C’est pourtant cet in-fans qui est déjà dans le royaume de Dieu, nous dit Jésus, en le poussant au milieu de nous, royaume d’enfance sans paroles, nuit lumineuse, juste avant que les mots ne nous plongent dans leur « obscure clarté »:


"Rêvant de retourner d'où je viens temps immense
Qui posait des oiseaux aux branches de mes cils
Lieu si profond nommé enfance" *


Recommencer la foi est aussi impossible que de remonter ce fleuve du temps. D’ailleurs Jésus nous a prévenus : ce n’est pas que nous n’avons plus la foi, c’est que nous ne l’avons pas encore (Luc 18, 8). La limite est devant nous, pas derrière. Au fond, nous chrétiens n’avons rien abandonné ou renié, nous avons tout au plus renoncé, aveugles avançant paresseusement dans une ombre qui ne peut pas nous gêner mais attend, au choix : une guérison, une clarté. « Je choisis tout » aurait dit la petite Thérèse.

Dans ce verset de Matthieu, tiré du célèbre « sermon sur la montagne », il est question de lumière pour nos corps. Est-ce la lumière extérieure, qui nous est nécessaire pour marcher dans le monde, pour y conduire nos affaires, y faire nos rencontres, et pour cela « voir clair » ? Ou bien la lumière du dedans, celle qui dissipe les pensées obscures, met nos sens en éveil et avec eux le sens de nos sens, nos re-sentis ? Pourtant, nulle abstraction dans ce verset : « La lampe du corps, c’est l’œil ». Il s’agit du corps et pas d’autre chose éthérée, esprit, âme ou conscience. Non, le corps seul, épais et opaque, ce familier inconnu.

« Si donc ton œil est sain, ton corps tout entier sera dans la lumière ». Laissons « sain » aux moralistes, qui abondent. Que signifie ici « tout entier » ? Qu’il ne s’agit pas seulement de la lumière qui entoure le corps, celle que nous allumons en pleine nuit pour dissiper un cauchemar, celle du jour où nous plongeons chaque matin. C’est aussi la lumière intérieure, celle qui combat les ténèbres en nous. Le corps a un dedans et un dehors, une peau et une chair. Nos vessies sont aussi des lanternes.
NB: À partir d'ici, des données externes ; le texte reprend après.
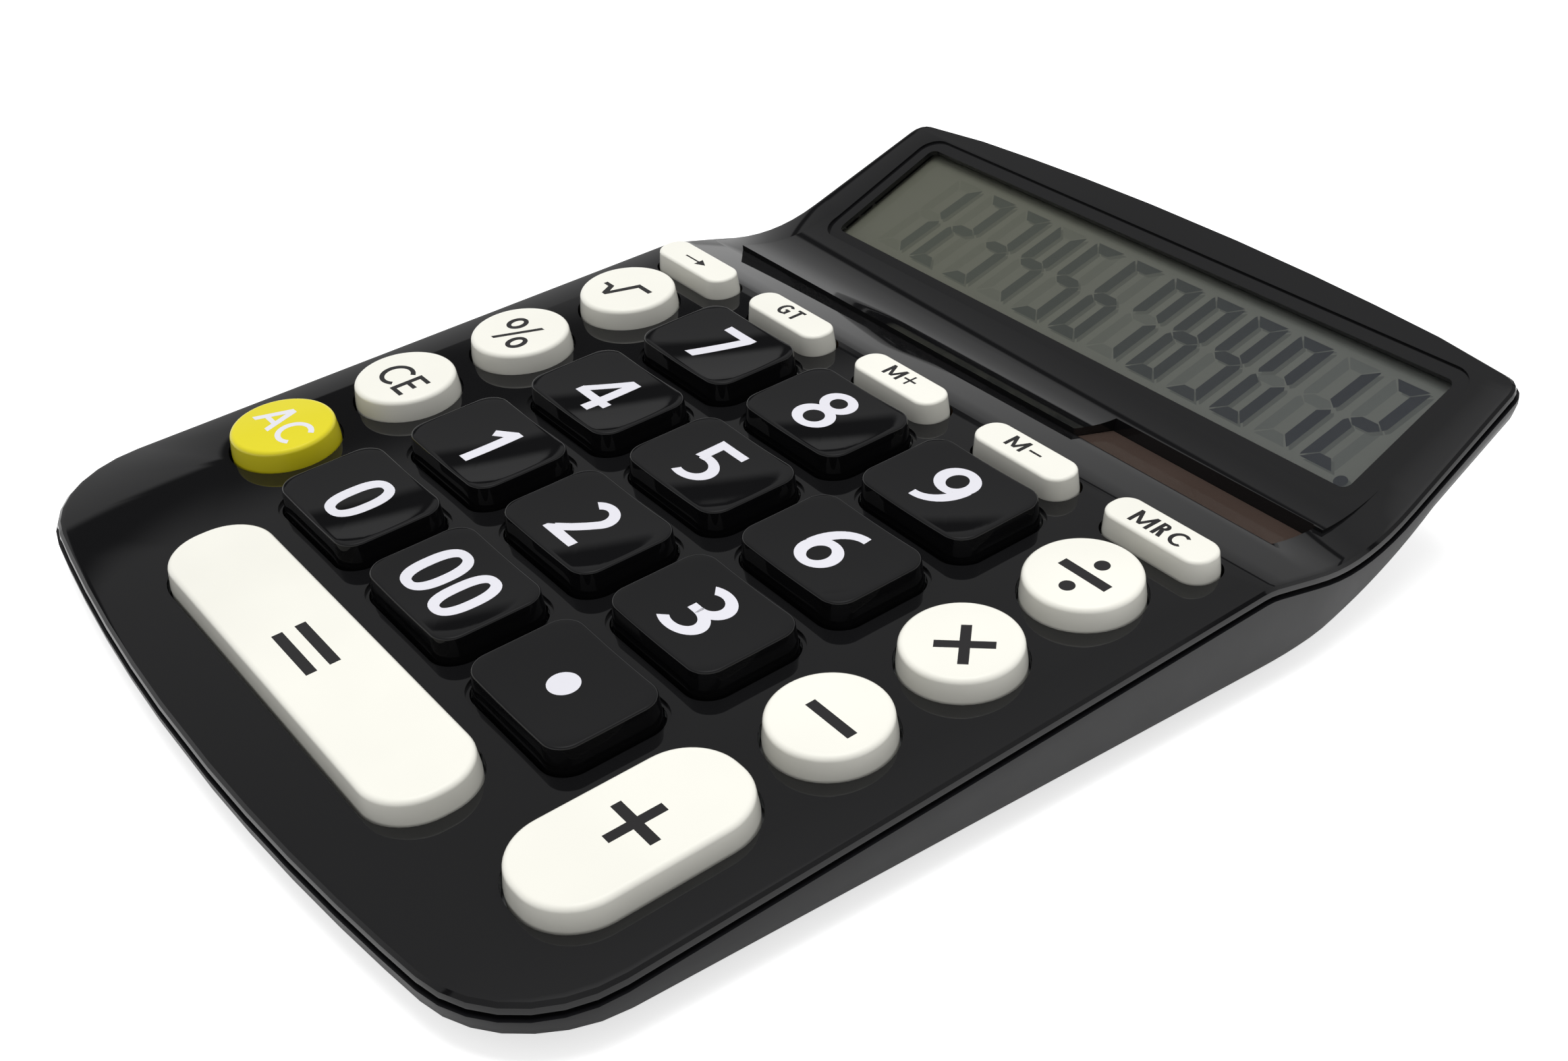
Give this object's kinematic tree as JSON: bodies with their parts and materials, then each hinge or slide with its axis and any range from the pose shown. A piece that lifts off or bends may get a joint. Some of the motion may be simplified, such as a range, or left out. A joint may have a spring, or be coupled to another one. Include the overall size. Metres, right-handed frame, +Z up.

Il faut donc ici faire un sort à l’image de l’œil comme lampe. Ce n’est pas une métaphore. Nous pensions jusqu’ici que l’œil simplement « voyait » ce qu’il y a à voir. Qu’il était donc dépendant de la lumière « ambiante », du jour et de la nuit, de la lampe. Eh bien non, bonne nouvelle, l’œil est une lampe, source de lumière. Ce n’est pas la lumière qui frappe l’œil, mais l’œil qui frappe le monde de sa lumière. Renversement du regard, constitutif du monde, du visible comme de l’invisible. De l’œil dépend que le monde soit dans la lumière ou dans les ténèbres. Le soleil ne suffit pas. Et Jésus nous avertit : « si donc la lumière qui est en toi – celle qui éclaire notre corps comme une lampe sous un abat-jour – est ténèbres, quelles ténèbres ce sera ! » (6, 23). Il y aurait donc le risque d’une ténèbre plus obscure encore que la nuit du monde, c’est celle qui peut venir jusqu’en nous, dans l’intérieur du corps, ténèbre singulière de l’être humain dans cet envers du monde que nous sommes, capable de plonger le monde lui-même dans une ténèbre plus sombre encore, un envers du jour que nul ne peut imaginer puisqu’aucune image d’aucune espèce de monde ne peut plus s’y former.

Cet œil éteint, cet œil de ténèbres, Jésus nous dit ailleurs qu’il vaudrait mieux pour nous l’arracher que de le conserver, s’il est l’œil de l’intention (Mt 5, 29), lorsque par exemple « je regarde une femme pour la désirer » (Mt 5, 28) et non pour laisser son œil éclairer mon propre corps. L’œil qui éclaire toute chose, c’est l’œil qui attend sans intention, c’est l’œil pur d’avant la conscience, d’avant cette conscience intentionnelle, toujours déjà conscience-de-quelque-chose et lourde d’arrière-pensées. C’est sans doute un œil intérieur, qui regarde chaque organe d’un « même œil » et puise dans ce corps égalitaire et dans la solidarité des chairs, l’élan pour être au monde, en vérité, ce regard équidistant sur chaque chose et chaque être, un regard en deçà du jugement de ce qui est bon, bien ou beau, un œil en deçà de toute valeur, puisque nous sommes « le sel de la Terre » et que rien d’autre sur Terre que notre corps ne peut donner saveur à la Terre.